Daniel Münster, Annette Meier-Behringer
1.1 Geschütztes Rechtsgut und Schutzbereich
Rz. 1
Bei § 331 HGB handelt es sich um ein Schutzgesetz i. S. d. § 823 Abs. 2 BGB, weshalb die Einordnung als geschütztes Rechtssubjekt im Hinblick auf einen zivilrechtlichen Schadensersatz eine besondere Rolle spielt. Jeder Verstoß gegen § 331 HGB, der zugleich auch zu einem kausalen Schaden führt, verhilft dem geschützten Personenkreis zu einem Schadensersatzanspruch.

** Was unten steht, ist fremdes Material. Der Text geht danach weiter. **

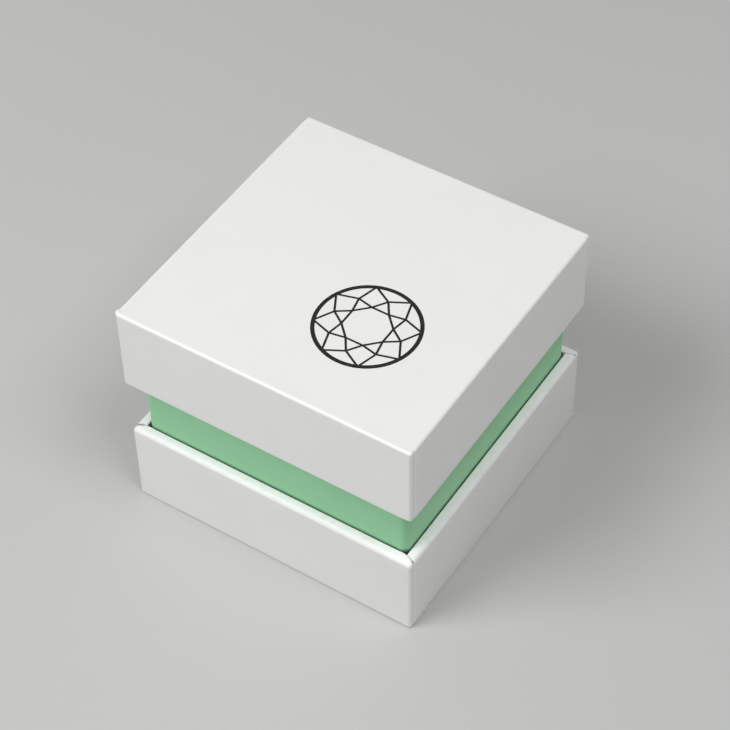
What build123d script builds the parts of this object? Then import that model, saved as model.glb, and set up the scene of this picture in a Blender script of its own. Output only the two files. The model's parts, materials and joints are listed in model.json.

Hierdurch wird der durch die Strafnorm vermittelte Schutz zivilrechtlich abgesichert.
Rz. 2
Geschütztes Rechtsgut ist das Vertrauen in die Richtigkeit und die Vollständigkeit bestimmter Informationen über die Verhältnisse der KapG bzw. des Konzerns. Dabei sind KapG nach der Überschrift zum zweiten Abschnitt des dritten Buches die AG, die KGaA und die GmbH. Hinzu kommt die SE.
Rz. 3
Zu den durch die Norm geschützten Rechtssubjekten zählt nach hM auch die Ges. bzw. der Konzern selbst. Daneben sind auch alle Personen, die mit der KapG oder dem Konzern in irgendeiner wirtschaftlichen und/oder rechtlichen Beziehung stehen oder solche Beziehungen eingehen wollen, in den Schutzbereich der Norm einbezogen. Hierzu zählen insb. aktuelle und potenzielle Gesellschafter, Vertragspartner, Gläubiger, potenzielle Kreditgeber und Arbeitnehmer.
Rz. 4
Zuletzt wurde § 331 HGB durch das Finanzmarktintegritätsstärkungsgesetz (FISG) vom 3.6.2021 geändert. Insoweit werden die Straftatbestände nach § 331 Nr. 3a HGB in den neuen § 331a HGB ausgegliedert. Die Leichtfertige Begehung der Taten nach Nr. 1a und 3 HGB wird nun in dem neu eingefügten Absatz 2 geregelt.
1.2 Deliktsnatur
Rz. 5
Bei § 331 HGB handelt es sich um ein abstraktes Gefährdungsdelikt. Ein konkreter Erfolg, wie z. B. ein resultierender Schaden oder eine Vermögensgefährdung, ist für die Vollendung des Delikts nicht erforderlich. Das bloße Handeln des Täters genügt für die Strafbarkeit.
Rz. 6
§ 331 HGB ist in allen Tatbestandsalternativen ein echtes Sonderdelikt. Der Kreis der möglichen Täter wird durch das Gesetz selbst beschrieben und eingeschränkt. Andere Personen (z. B. Steuerberater und Abschlussprüfer) können daher lediglich Anstifter oder Gehilfe sein, selbst wenn sie mit der Bilanzerstellung beauftragt wurden. Insoweit ist auch die Strafe nach § 28 Abs. 1 StGB zu mildern, da es sich bei der Sonderdeliktseigenschaft um ein besonderes persönliches Merkmal handelt.
1.3 Normzusammenhang
Rz. 7
Der sechste Unterabschnitt des HGB enthält in den §§ 331–335c HGB Sanktionen für die Verletzung der im HGB niedergelegten Pflichten, soweit sie KapG betreffen. Dabei stellen die §§ 331–333a HGB Straftatbestände (sog. "reine Bilanzdelikte") dar, während § 334 HGB Ordnungswidrigkeiten ahndet. Die Regelung des § 335 HGB ist eine Ordnungsgeldvorschrift, um die Erfüllung bestimmter Pflichten zu erzwingen.
Rz. 8
Der Anwendungsbereich von § 331 HGB wird durch § 335b HGB auf PersG, die über keine natürliche Person als phG verfügen (KapCoGes.; § 264a HGB), erweitert. Die Vorschrift gilt demnach auch etwa für die GmbH & Co. KG. Zudem gilt die Vorschrift aufgrund besonderer Verweisungsvorschriften entsprechend für Kreditinstitute (§ 340m HGB) und Versicherungsunternehmen (§ 341m HGB) – jeweils unabhängig von deren Rechtsform. Vergleichbare Straftatbestände bzgl. Unt, die nicht in der Rechtsform einer KapG betrieben werden, finden sich in § 17 PublG und § 147 GenG.